2.コマギレ勤務社員の活かし方〜基本編⇒コスト削減ではなく働く選択肢の多様化で企業の活性化につながる。 
3.コマギレ勤務社員の活かし方〜仕事効率化編⇒業務領域を絞り選択と集中、仕事を標準化・簡素化・習慣化へ。+目標や情報を共有し、コミュニケーションの総量を維持する。
4.コマギレ勤務社員の活かし方〜体制整備編⇒業務の幅を広げ『ドミノ人事』を試みる。余裕を生んで満足度向上。
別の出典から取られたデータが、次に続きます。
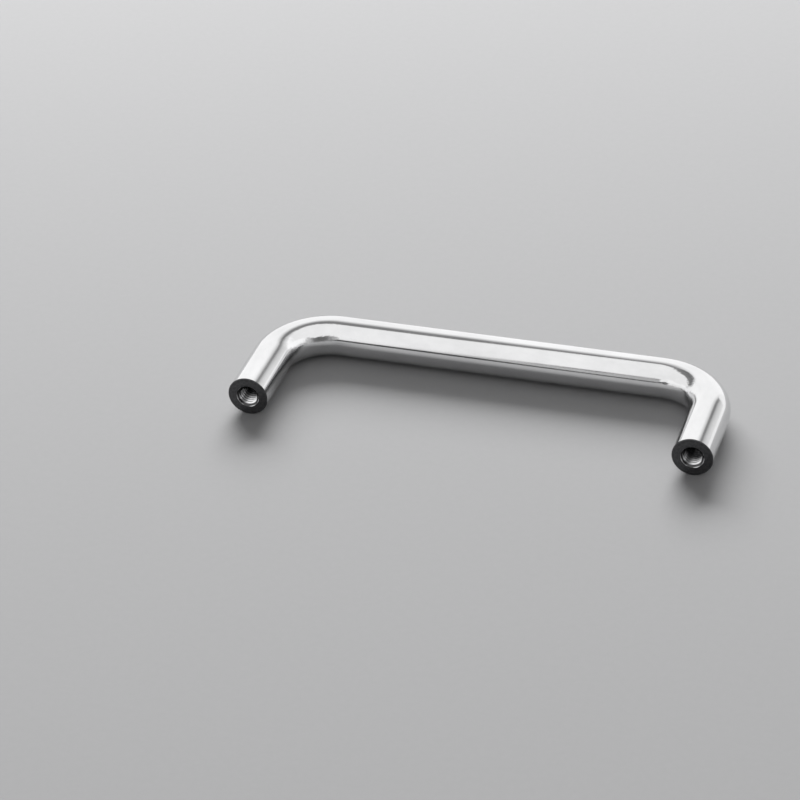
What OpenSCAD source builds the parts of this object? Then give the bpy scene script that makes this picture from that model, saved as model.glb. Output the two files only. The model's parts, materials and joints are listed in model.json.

5.コマギレ勤務社員の活かし方〜就業場所の多様化編⇒裁量労働や在宅勤務:生産性の向上や通勤負担の軽減
6.コマギレ勤務社員の制度化 


第3章 コマギレ勤務社員が増えた社会;
1.正社員と非正規社員の待遇差が曖昧になる⇒「同じ職場で似たような業務を担当している人の労働条件が著しく異なるのはおかしい」という雰囲気の醸成
2.正社員の働き方が変わる⇒ワークシェアリングで賃金下がることに、共働きと兼業を。
3.出生率が上がる⇒「育児と仕事の両立が難しい」退職理由目立つ
4.制約があっても雇用されるチャンスが増える⇒「働くことは生きること」そして「権利」であること。
5.社会的コストが圧縮できる⇒社会保障給付費を減らし、保険料を払う現役世代を増やす
6.労働関係その他の法規制や制度が変わる⇒多様な正社員施策の充実で職種限定正社員や勤務限定正社員


終章 コマギレ勤務で日本が変わる;
1.異質性を味方にできれば強い⇒ダイバーシティ=異質の融合で新たな発想や価値の想像を。
2.お互いを認め合える社会へ⇒「ノコギリときこり」の話:少し休んで刃を研げばというアドバイスに研いでいる暇はなく木を切るだけで精いっぱいと言い返す:今の日本では?